Andre and Big Boi are currently using the Outkast name but creating music independently of each other. Honestly, whose music do you think is better?
Man, what you going to ask me a question like that? Are you crazy?! (Laughs) Nah, I can’t answer that! Both of their music. Come on now, you gon’ get me in trouble dawg! You going to get me cussed off by somebody, man!

Sorry about that!
It’s all good, it’s all good.

You’re going to appear in the film ‘Idlewild’ with Outkast. Do you think hip hop artists appearing in films is becoming a cliché?
Yeah, I think hip hop films are. I mean, because hip hop is on top right now; hip hop is into everything, so you know of course they’re going to be in films. But this movie is going to be incredible.
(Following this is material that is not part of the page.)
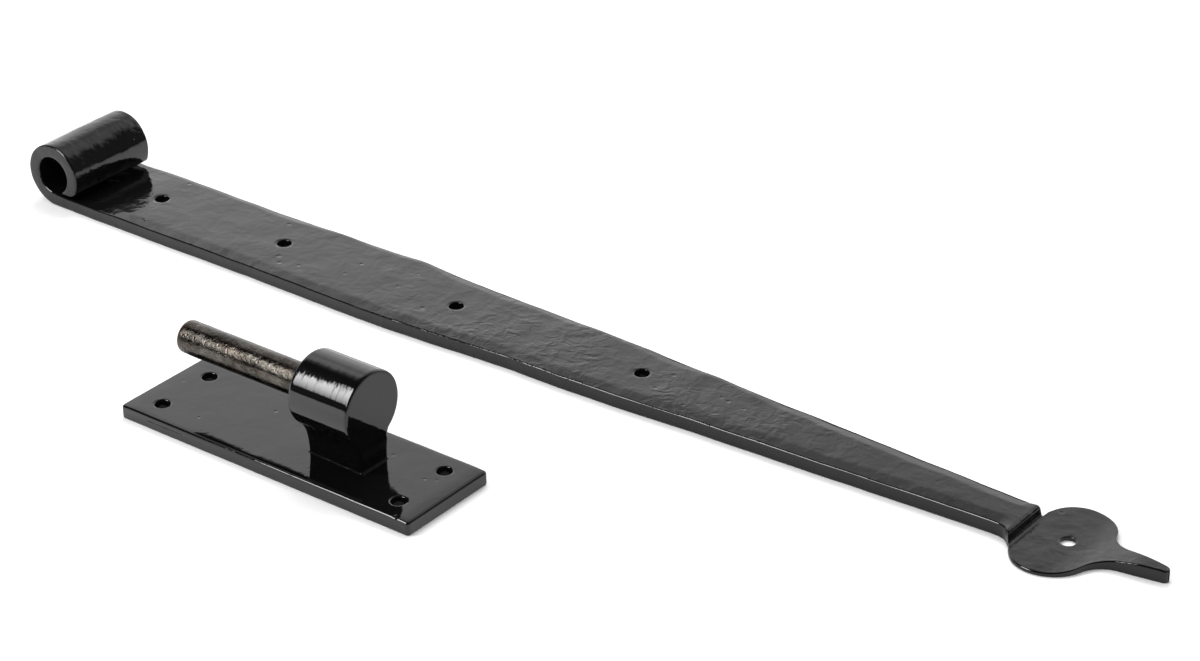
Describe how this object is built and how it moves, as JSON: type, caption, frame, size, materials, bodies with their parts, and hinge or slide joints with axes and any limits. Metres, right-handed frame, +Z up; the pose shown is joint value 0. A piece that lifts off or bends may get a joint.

I think it’s going to be like the new, because it’s a musical too, I really feel like ‘The Wiz’ [African-American adaptation of ‘The Wizard Of Oz’ starring Diana Ross and Michael Jackson] was for me when I was little. That’s how I think ‘Idlewild’ is going to be.

What does the future hold for you after your film and your current album?
Oh man, I really want to be an artist like, you know, how Marvin was, and you know, people looking to do album, after album, after album. It’s like, I think I’m going to be more into my music than anything else. If acting comes along then that’s cool, but I’ve been on a movie set and I really find that very boring. I do one scene all day long, and say the same line over and over again. But I do love my music and I think that’s my first love more than anything, so I’m going to make sure I stay on that.